What do we mean by responsibility? Thomas Jefferson put it best, as he often did about higher education: “Educate and inform the whole mass of the people. . . .They are the only sure reliance for the preservation of our liberty.” In Jeffersonian terms, you cannot vote responsibly if not educated, and if you do not exercise your right to vote, you relinquish your right to complain about policies that ultimately will affect you. These next four years are a unique time in your life—the only real opportunity you will have to immerse yourself in academic pursuits and intellectual growth. Please don’t be one who regrets not having taken up the challenge, and don’t avoid civic responsibilities.

Today, right now, I can relate to both the student and the parent.

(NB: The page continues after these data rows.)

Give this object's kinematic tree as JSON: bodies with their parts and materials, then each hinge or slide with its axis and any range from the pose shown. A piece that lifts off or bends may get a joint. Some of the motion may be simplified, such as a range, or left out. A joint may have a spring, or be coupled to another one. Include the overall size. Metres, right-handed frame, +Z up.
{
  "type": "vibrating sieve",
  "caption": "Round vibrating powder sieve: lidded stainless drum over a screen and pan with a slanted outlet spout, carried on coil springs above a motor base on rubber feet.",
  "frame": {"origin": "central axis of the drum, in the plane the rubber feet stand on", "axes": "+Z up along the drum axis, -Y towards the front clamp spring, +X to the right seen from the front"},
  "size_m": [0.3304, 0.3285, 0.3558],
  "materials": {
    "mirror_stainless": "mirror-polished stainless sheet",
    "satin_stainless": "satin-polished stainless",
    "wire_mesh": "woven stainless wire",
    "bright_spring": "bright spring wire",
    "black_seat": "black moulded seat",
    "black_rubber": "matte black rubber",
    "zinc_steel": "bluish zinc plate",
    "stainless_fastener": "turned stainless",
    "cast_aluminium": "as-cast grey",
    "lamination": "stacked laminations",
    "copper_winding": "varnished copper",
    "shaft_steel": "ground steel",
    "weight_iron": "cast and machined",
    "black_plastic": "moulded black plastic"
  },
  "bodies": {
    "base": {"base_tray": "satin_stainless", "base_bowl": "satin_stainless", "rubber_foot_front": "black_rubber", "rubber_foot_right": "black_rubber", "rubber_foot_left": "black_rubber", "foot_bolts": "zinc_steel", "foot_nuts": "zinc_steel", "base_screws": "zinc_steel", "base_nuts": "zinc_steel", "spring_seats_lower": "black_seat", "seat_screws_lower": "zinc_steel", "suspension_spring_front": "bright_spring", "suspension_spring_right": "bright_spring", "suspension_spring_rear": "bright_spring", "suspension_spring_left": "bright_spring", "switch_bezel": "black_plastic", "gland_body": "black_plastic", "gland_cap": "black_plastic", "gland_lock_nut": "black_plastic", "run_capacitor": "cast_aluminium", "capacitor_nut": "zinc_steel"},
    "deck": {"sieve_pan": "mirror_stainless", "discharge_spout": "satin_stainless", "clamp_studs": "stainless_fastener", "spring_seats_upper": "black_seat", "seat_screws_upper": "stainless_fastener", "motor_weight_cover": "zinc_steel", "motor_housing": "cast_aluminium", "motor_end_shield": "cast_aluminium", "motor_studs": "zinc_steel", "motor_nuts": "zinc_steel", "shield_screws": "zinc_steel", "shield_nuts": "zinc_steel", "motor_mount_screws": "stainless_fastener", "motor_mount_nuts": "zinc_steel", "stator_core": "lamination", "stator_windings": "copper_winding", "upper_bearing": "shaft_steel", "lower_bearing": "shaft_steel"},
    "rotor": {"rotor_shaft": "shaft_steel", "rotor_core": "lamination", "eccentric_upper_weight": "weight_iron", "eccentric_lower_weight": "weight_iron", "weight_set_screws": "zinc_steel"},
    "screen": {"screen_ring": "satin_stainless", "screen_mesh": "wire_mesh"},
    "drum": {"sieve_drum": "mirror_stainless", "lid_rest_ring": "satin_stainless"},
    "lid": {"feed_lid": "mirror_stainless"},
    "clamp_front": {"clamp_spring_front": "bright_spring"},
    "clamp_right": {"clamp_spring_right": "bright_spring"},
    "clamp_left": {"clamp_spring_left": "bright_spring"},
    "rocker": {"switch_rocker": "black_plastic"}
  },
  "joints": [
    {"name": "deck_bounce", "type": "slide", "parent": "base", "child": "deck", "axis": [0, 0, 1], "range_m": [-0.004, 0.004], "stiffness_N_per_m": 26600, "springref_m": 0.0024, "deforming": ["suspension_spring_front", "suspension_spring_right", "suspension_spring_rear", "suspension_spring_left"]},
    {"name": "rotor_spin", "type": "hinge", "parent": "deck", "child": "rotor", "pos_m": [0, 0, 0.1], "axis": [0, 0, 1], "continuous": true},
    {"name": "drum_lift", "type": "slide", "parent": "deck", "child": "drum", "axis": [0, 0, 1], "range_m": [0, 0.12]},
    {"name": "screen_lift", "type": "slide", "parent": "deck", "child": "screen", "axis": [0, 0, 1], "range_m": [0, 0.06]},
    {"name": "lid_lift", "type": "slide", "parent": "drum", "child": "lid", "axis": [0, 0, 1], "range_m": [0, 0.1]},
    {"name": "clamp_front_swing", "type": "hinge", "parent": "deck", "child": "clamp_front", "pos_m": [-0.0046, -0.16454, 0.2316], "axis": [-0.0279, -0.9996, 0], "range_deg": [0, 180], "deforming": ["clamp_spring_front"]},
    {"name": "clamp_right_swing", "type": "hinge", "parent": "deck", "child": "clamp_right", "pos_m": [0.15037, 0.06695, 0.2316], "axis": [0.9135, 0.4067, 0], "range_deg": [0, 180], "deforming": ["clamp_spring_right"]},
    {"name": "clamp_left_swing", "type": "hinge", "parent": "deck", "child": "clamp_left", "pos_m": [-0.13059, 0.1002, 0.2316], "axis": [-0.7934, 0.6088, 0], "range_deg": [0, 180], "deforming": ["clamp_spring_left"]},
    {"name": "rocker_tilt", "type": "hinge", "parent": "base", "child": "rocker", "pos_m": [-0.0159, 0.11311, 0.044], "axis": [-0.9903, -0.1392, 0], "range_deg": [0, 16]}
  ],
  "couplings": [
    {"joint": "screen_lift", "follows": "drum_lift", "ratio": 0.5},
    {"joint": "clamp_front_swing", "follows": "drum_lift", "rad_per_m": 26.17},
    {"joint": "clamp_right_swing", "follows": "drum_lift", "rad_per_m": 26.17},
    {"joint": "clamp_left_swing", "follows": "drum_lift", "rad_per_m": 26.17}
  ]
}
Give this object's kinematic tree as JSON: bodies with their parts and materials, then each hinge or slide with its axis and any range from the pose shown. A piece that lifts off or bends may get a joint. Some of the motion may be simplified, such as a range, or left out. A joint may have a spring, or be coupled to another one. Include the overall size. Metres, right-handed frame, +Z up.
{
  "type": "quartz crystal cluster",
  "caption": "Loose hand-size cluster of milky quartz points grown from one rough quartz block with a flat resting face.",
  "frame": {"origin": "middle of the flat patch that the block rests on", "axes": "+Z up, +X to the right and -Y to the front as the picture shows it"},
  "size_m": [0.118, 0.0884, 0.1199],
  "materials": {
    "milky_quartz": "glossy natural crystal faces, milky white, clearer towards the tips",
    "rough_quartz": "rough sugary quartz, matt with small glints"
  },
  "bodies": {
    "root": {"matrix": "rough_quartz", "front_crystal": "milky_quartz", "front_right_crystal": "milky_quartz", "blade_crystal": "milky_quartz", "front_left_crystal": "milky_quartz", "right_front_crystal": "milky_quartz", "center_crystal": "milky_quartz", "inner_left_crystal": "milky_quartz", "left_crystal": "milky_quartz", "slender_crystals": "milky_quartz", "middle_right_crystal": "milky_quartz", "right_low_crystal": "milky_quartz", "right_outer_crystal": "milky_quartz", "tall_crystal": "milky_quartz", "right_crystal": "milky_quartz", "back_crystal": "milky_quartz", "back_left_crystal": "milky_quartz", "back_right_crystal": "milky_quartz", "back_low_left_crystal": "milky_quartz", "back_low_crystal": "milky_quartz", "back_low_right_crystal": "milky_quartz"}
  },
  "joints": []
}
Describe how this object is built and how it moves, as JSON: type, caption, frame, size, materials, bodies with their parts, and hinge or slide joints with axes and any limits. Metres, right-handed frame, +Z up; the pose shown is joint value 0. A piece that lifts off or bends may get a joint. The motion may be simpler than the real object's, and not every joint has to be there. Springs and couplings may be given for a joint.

As an 18 year-old, I once sat in a similar auditorium some four decades ago listening—at least I think I was listening—to the academic challenges I would face. The president seemed boring, but I was pumped up with anticipation. I can also speak to the parents. Sixteen years ago I took my son to college. And he wouldn’t mind my telling his story. He had chosen the only, single, perfect place that matched all the interests he thought defined him then—marine biology, northeast colonial heritage, moderate-sized university, NCAA Division I track, fly fishing, snowboarding, and competitive beach volleyball. Yes, there is only one such place in the world, and it’s a university in Rhode Island. He did not experiment with his intellectual skills, but stayed his expected course, hated marine biology, failed calculus, despised intro chemistry, played some volleyball, and dropped out freshman year.

Were we both disappointed? Of course. Was it a little embarrassing? Of course. However, I like to think that we all learned from the experience. He asked what I thought about shifting from his left brain to his right brain, and studying art and design at a small liberal arts university. He did just that. A broad education turned him around; he eventually earned a master’s degree in fine arts in media design from a top-three design school; and today he is not a marine biologist but a highly successful futurist and multi-patented inventor, who designs the next-gen successors to smart phones, apps, and iPads, for an era you and I cannot possibly imagine. You can usually learn more from your setbacks than your successes. That is, if you are willing to admit to failure and learn.

What I discovered then, and what has inspired my involvement in education, has been that you must never stop learning. That goes for all of us. Your professors will flip their classrooms and learn from you, just as you learn from them and your fellow students. It is an endless process that must be embraced with an open mind and, hopefully, a curious mind! Perhaps one of our most missed presidents, John F. Kennedy, said he thought his most important quality was his curiosity. Hopefully, each of you wants the next four years to be memorable; but more than that, those years are only the foundation. And you will build the rest of your life on it. I promise you. . . . I did.

To the Class of 2017: Go Bulldogs . . . for life!